When Chuck arrives at the dinner, he tells Blair that he thinks the woman with the locket is his mother. She accompanies him to find the woman instead of meeting the secret society founder. When they arrive at her hotel, the woman tells Chuck that she was just another one of his father's lovers. Blair sees through the lies, and she takes Elizabeth aside to tell her that Chuck has been in pain his entire life because he thinks that he killed his mother. She implores her to talk to Chuck if she can ease his pain in any way. Later, Elizabeth tries to call Chuck, but he doesn't answer his phone.
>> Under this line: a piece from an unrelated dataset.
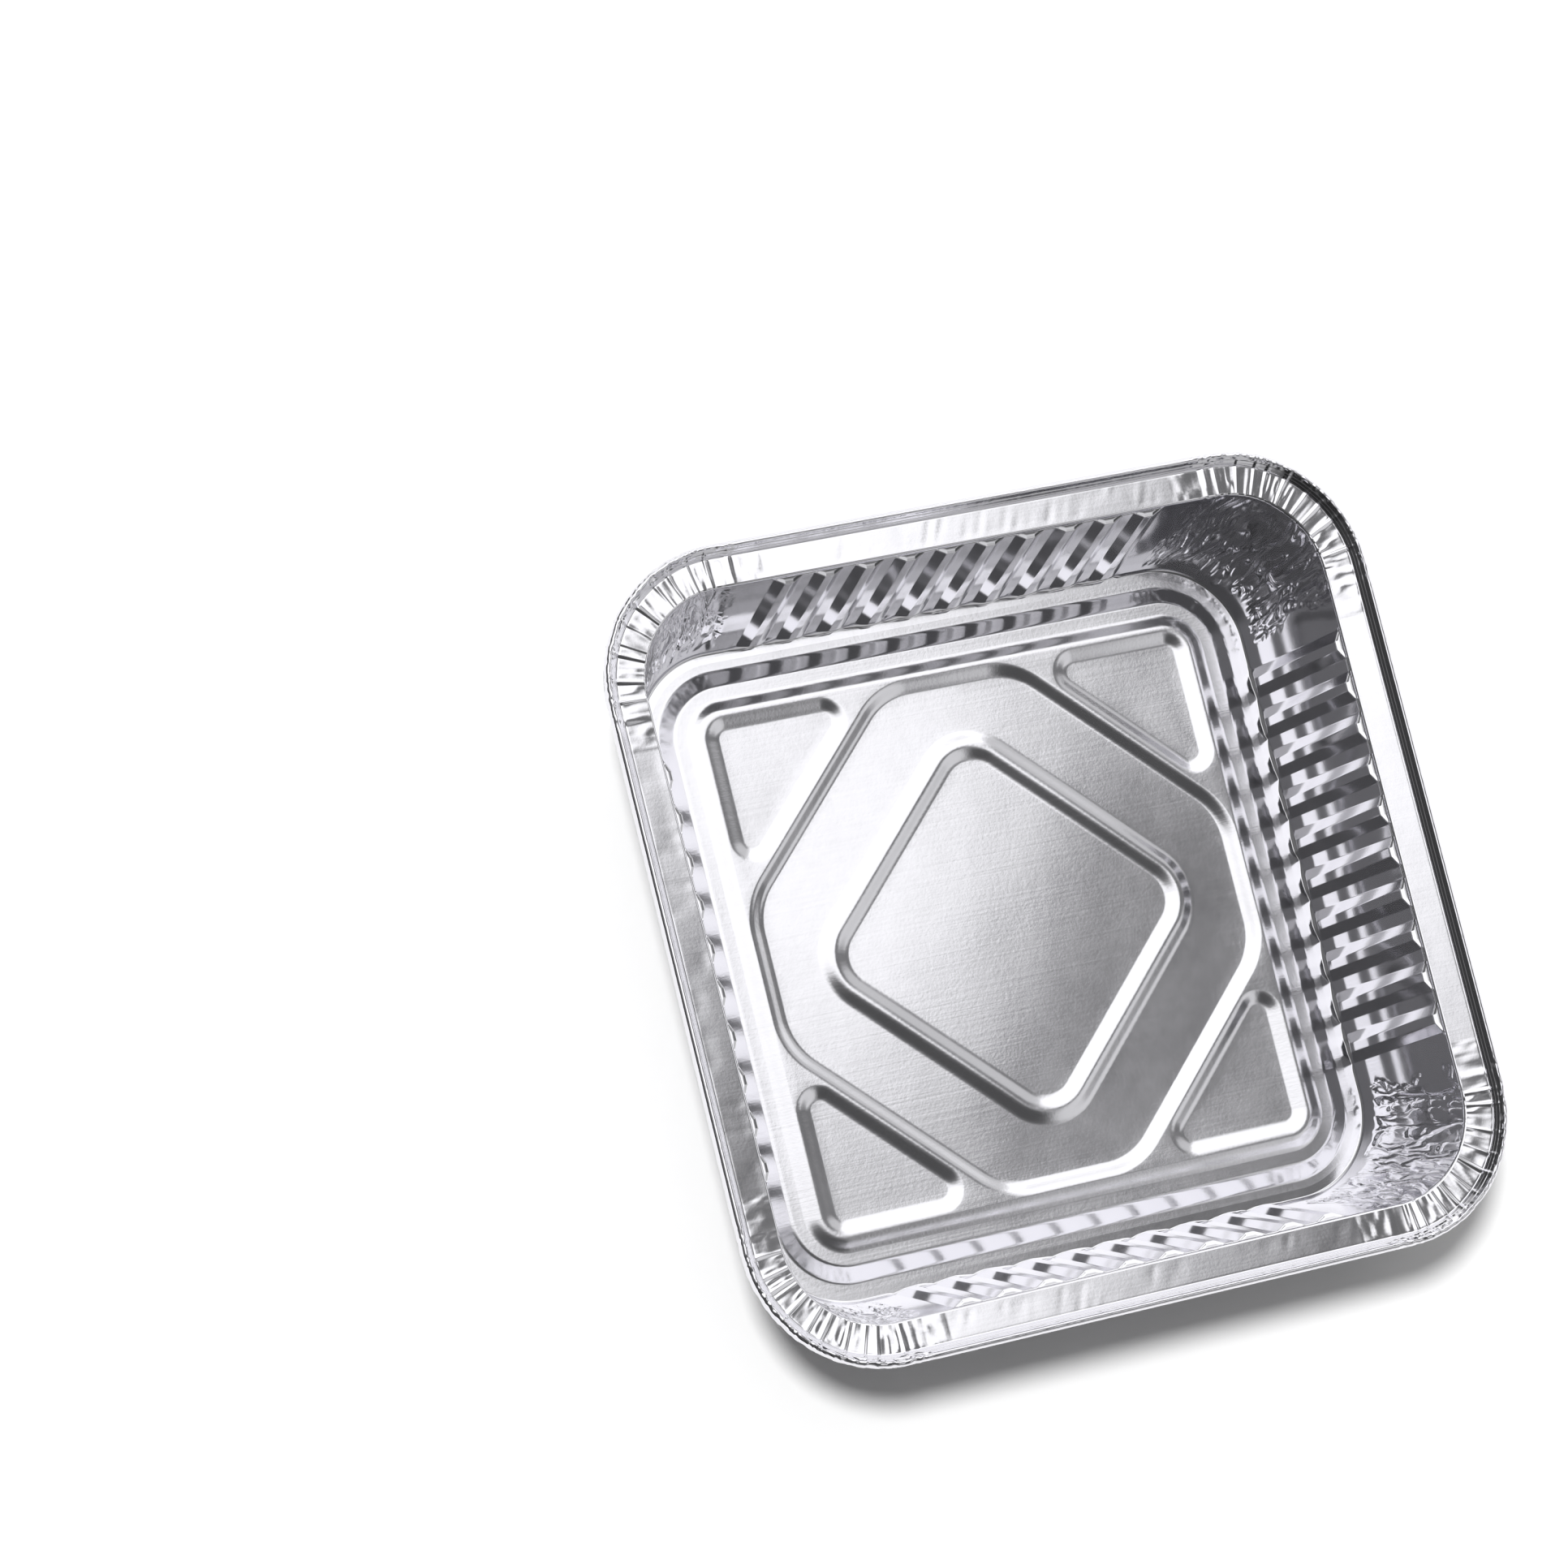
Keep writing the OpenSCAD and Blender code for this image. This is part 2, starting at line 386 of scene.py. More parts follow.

Rufus returns from a skiing trip, and he won't return Lily's calls. He confronts her regarding the letter stating that she stayed in a hotel with Serena's father when she was supposed to be taking care of her mother. Lily reveals that they only kissed, but Rufus is angered that she kept the kiss a secret for so long. He leaves her in order to clear his head, but he ends up in Holland's apartment. Then, Jenny saves the day at the dinner when she finds Serena's coat on the floor of the closet. She tells the coat check girl to give it to the ambassador's daughter. Grateful, Damien tries to flirt when Jenny, but she tells him that if he wants a date, he needs to ask. Far from the state dinner, Dan calls Vanessa after he learns of his father's marriage troubles. Vanessa has been avoiding him since Thanksgiving, and she won't return his calls.

==Reception==
"The Hurt Locket" received mixed reviews with Leighton Meester's performances receiving critical acclaim. Isabelle Carreau of TV Squad praised Meester's performance, praising her decision to stand by Chuck and throwing away her chance to meet the French Ambassador. Enid Portuguez, from Los Angeles Times, cited Blair's maturity in the episode when she did not believe Elizabeth's lies. Portuguez further praised the episode, stating "when contrasted with the vulnerability that they show each other privately, we truly see why they're the show's most compelling relationship", referencing Chuck and Blair as the power-couple of the show. Jennifer Sankowski, from TV Guide, enjoyed the fact that the show's writers finally put Serena and Nate as couple by saying that "the two of them were adorably giddy" in the episode.

Also, L.J. Gibbs, from TV Fanatic, gave the episode a 3.5 out of 5 stars, and Jacob, from Television Without Pity, gave the episode a C rating.